About the backup store
----------------------
The backup data is placed in $HOME/.git. You can mount an external disk there
if you want your backup to reside in a different physical disk for resiliency
against disk crashes. You can also clone the repository (probably using a bare
repository --- without working tree --- for smaller space usage) and rsync
.git/git-repositories to remote machines for further protection.

Multiple machines
-----------------
You can clone your home directory on another machine, but it's a little 
tricky: git won't let you clone into an existing directory.  Also, git won't
copy the links in .git/hooks, which we use to update the metadata on each
checkout.  Be sure that your UID and GUID are the same on both machines!

So, to clone from your desktop to your laptop, do this on the laptop:

1. Copy over gibak and ometastore to a directory in your path
/Users/bob$ sudo -s
/Users/bob# cd /usr/local/bin
/usr/local/bin# scp desktop:/usr/local/bin/gibak .
/usr/local/bin# scp desktop:/usr/local/bin/ometastore .

1. Do the initial clone

/usr/local/bin# cd ~bob
/Users/bob# cd ..
/Users# mkdir bob-temp
/Users# git clone desktop:.git bob-temp
/Users# ls bob-temp
Documents/
Library/
...etc...
/Users# mv bob-temp/* /Users/bob

This will fail to move any directories that already exist in your 
home directory.  I'm sure there's a nice, safe way around that, so someone
should update these docs with that magic solution.

2. Link the hooks and update your metadata:

/Users# cd bob
/Users/bob# ln -s .git-hooks/* .git/hooks
/Users/bob# .git/hooks/post-checkout
...any errors will be displayed...

3. Recommit
/Users/bob# exit
/Users/bob$ gibak commit

4. Push back to the desktop

[THIS needs some serious documentation.  "git push" is NOT the way to go;
you can't push into a repository with an active working copy!  That will
leave desktop in a state where it incorrectly thinks it's out of date.

I haven't figured this part out yet, but clues are at:

http://hans.fugal.net/blog/2008/11/10/git-push-is-worse-than-worthless

and

http://git.or.cz/gitwiki/GitFaq#head-b96f48bc9c925074be9f95c0fce69bcece5f6e73

...]

5. Periodic synchronization

When you want to sync the laptop, just:

/Users/bob$ git pull
...
/Users/bob$ git that-magic-alternative-to-push-someone-wrote-about-in-step-4

Known Bugs
==========

* ometastore gets confused trying to do chown and utime on symlinks.  It spits a harmless error
  out, but this should be cleaned up.


License
=======
The gibak script is free software: you can redistribute it and/or modify it
under the terms of the GNU General Public License as published by the Free
Software Foundation, either version 2 of the License, or (at your option) any
later version.

The ometastore, find-git-files and find-git-repos programs are distributed
under the terms of the GNU Library General Public License version 2.1 (found
in LICENSE).
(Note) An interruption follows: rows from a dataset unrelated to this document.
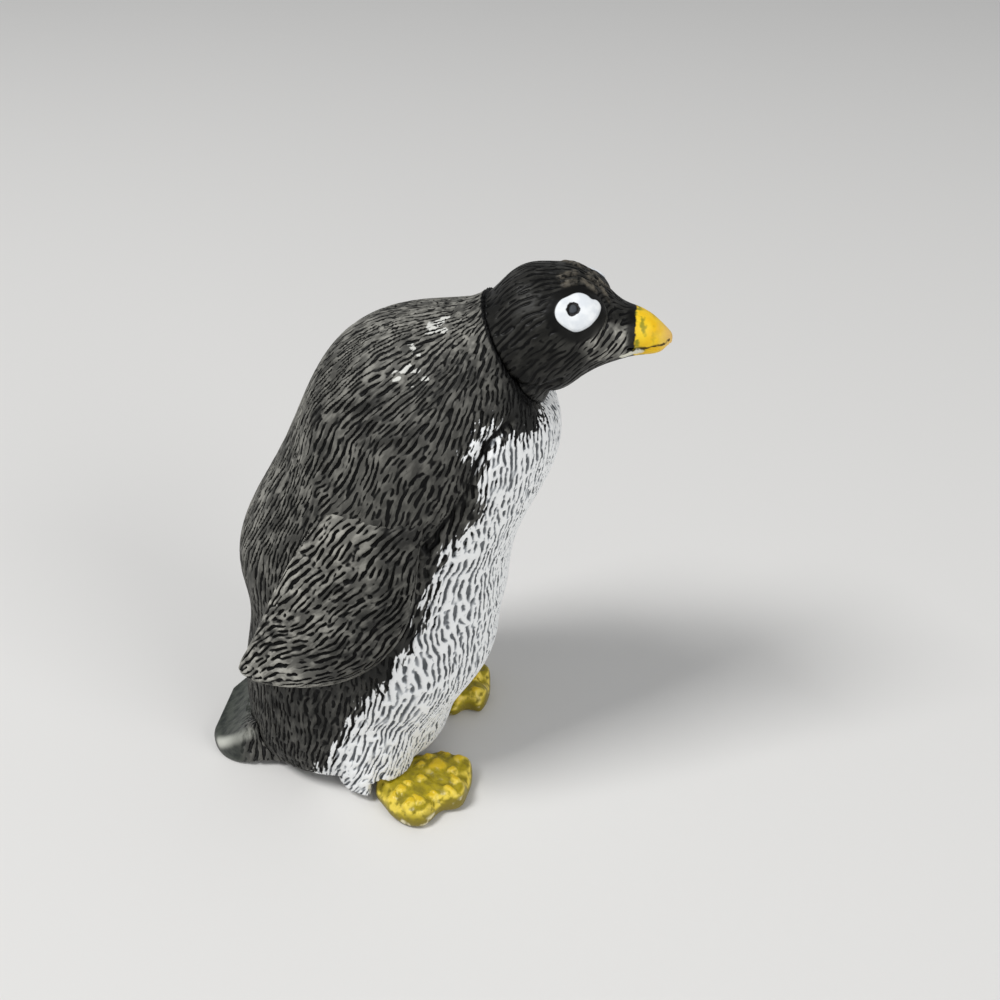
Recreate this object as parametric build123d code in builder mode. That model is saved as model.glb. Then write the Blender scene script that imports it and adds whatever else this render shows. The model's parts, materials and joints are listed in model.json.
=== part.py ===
from build123d import *
import os
from math import cos, radians, sin

# Penguin figurine: a standing bird that faces -Y, moulded in seven pieces.
# Millimetres, +Z up, origin on the ground under the middle of the figure.

# Torso
torso_height = 46.0
torso_depth = 30.0
torso_width = 22.0
leg_clearance = 0.9

# Neck joint: a flat round seam that leans forward, and a plug that snaps in
neck_radius = 5.3
neck_tilt = 30.0
neck_gap = 0.05
stem_radius = 1.8
stem_length = 3.6
ball_radius = 2.5
running_clearance = 0.05

# Head and beak
skull_length = 9.3
skull_height = 12.0
skull_width = 10.9
beak_length = 3.7
beak_height = 4.1
beak_width = 4.4
eye_radius = 2.5
eye_rise = 0.2
eye_lean = 41.0
mouth_width = 0.24
mouth_depth = 0.3

# Flippers
flipper_length = 25.0
flipper_width = 11.5
flipper_thickness = 4.2
flipper_wrap = 12.5
flipper_slope = 14.0

# Feet
foot_length = 8.8
foot_width = 9.6
web_thickness = 1.5
toe_thickness = 2.3
toe_radius = 1.4

# Tail
tail_length = 7.3
tail_width = 12.6
tail_height = 6.9
tail_round = 0.7

# Glued joints
tenon_length = 4.0
tenon_width = 5.0
tenon_thickness = 2.0
peg_radius = 1.2
peg_length = 4.0
glue_clearance = 0.05
end_clearance = 0.3

os.makedirs("parts", exist_ok=True)


def leaning_sections(origin, rows, depth, height, width):
    """Planes and half sizes of the elliptical sections that a table of shares gives."""
    for low_y, low_z, high_y, high_z, half_width in rows:
        low = origin + Vector(0, low_y * depth, low_z * height)
        high = origin + Vector(0, high_y * depth, high_z * height)
        plane = Plane(origin=(low + high) / 2, x_dir=(1, 0, 0), z_dir=Vector(1, 0, 0).cross(high - low))
        yield plane, half_width * width, (high - low).length / 2


def finish(piece, label):
    """Name a finished piece and write its file."""
    piece.label = label
    export_step(piece, f"parts/{label}.step")


# Torso: elliptical sections on leaning planes, from the rump to the shoulders.
# Each row holds the front edge (y, z), the back edge (y, z) and the half width,
# as shares of the torso's depth, height and width.
torso_shares = [
    (0.05, 0.033, 0.517, 0.035, 0.33),
    (-0.053, 0.048, 0.567, 0.043, 0.40),
    (-0.087, 0.105, 0.58, 0.105, 0.445),
    (-0.17, 0.207, 0.577, 0.217, 0.47),
    (-0.233, 0.304, 0.545, 0.337, 0.491),
    (-0.26, 0.413, 0.558, 0.474, 0.50),
    (-0.283, 0.522, 0.485, 0.622, 0.50),
    (-0.337, 0.62, 0.368, 0.764, 0.491),
    (-0.398, 0.707, 0.248, 0.915, 0.455),
    (-0.418, 0.772, 0.072, 0.994, 0.38),
]
# Legs: oval stumps, each tapering out into the thigh above it. The centre (x, y)
# and the half sizes are shares of the torso's width and depth.
ankle_share = (0.29, 0.135)
ankle_radius_shares = (0.165, 0.115)
thigh_share = (0.25, 0.16)
thigh_radius_shares = (0.20, 0.18)
thigh_top_share = 0.20
# Neck: the seam's centre (y, z) as shares of the torso's depth and height.
neck_share = (-0.284, 0.943)

neck_centre = Vector(0, neck_share[0] * torso_depth, neck_share[1] * torso_height)
neck_axis = Vector(0, -cos(radians(neck_tilt)), sin(radians(neck_tilt)))
neck_plane = Plane(origin=neck_centre, x_dir=(1, 0, 0), z_dir=neck_axis)

torso_sections = leaning_sections(Vector(), torso_shares, torso_depth, torso_height, torso_width)

with BuildPart() as torso:
    for plane, half_width, half_depth in torso_sections:
        with BuildSketch(plane):
            Ellipse(half_width, half_depth)
    with BuildSketch(neck_plane):
        Circle(neck_radius)
    loft()
    for side in (-1, 1):
        ankle = (side * ankle_share[0] * torso_width, ankle_share[1] * torso_depth)
        thigh = (side * thigh_share[0] * torso_width, thigh_share[1] * torso_depth)
        with BuildSketch(Plane.XY.offset(leg_clearance)):
            with Locations(ankle):
                Ellipse(ankle_radius_shares[0] * torso_width, ankle_radius_shares[1] * torso_depth)
        with BuildSketch(Plane.XY.offset(thigh_top_share * torso_height)):
            with Locations(thigh):
                Ellipse(thigh_radius_shares[0] * torso_width, thigh_radius_shares[1] * torso_depth)
        loft()

# Head: elliptical sections fanning from the seam round to the beak's root. Each
# row holds the jaw point (y, z) and the crown point from the seam's centre and
# the half width, as shares of the skull's length, height and width.
skull_shares = [
    (-0.380, -0.277, 0.067, 0.506, 0.497),
    (-0.503, -0.240, -0.268, 0.594, 0.491),
    (-0.644, -0.152, -0.526, 0.584, 0.436),
    (-0.816, -0.075, -0.762, 0.467, 0.339),
    (-0.967, -0.033, -0.945, 0.351, 0.252),
]
# Beak: the same kind of rows from the middle of the beak's root, as shares of
# the beak's length, height and width.
beak_shares = [
    (-0.134, -0.50, -0.134, 0.50, 0.50),
    (-0.524, -0.45, -0.524, 0.33, 0.386),
    (-0.793, -0.354, -0.841, 0.085, 0.227),
    (-0.963, -0.232, -0.976, -0.085, 0.08),
]
beak_root_share = 0.154
# Mouth: a fine groove round the beak, with its height on the beak and the half
# width of the uncut core that it leaves, as shares of the beak's height and width.
mouth_level_share = -0.17
mouth_slope = 4.0
mouth_core_share = 0.40
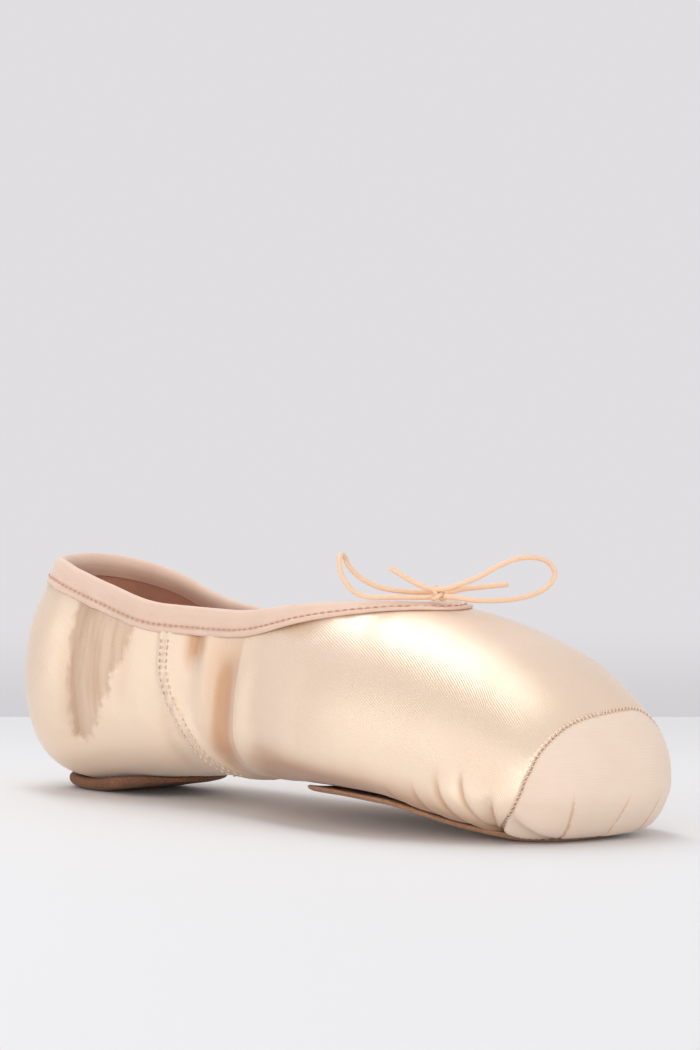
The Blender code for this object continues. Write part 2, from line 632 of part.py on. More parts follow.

All .ml source files are referred as "the Library" hereunder.

As a special exception to the GNU Lesser General Public License, you may link,
statically or dynamically, a "work that uses the Library" with a publicly
distributed version of the Library to produce an executable file containing
portions of the Library, and distribute that executable file under terms of
your choice, without any of the additional requirements listed in clause 6 of
the GNU Lesser General Public License.  By "a publicly distributed version of
the Library", we mean either the unmodified Library as distributed by the
author, or a modified version of the Library that is distributed under the
conditions defined in clause 2 of the GNU Lesser General Public License.  This
exception does not however invalidate any other reasons why the executable
file might be covered by the GNU Lesser General Public License.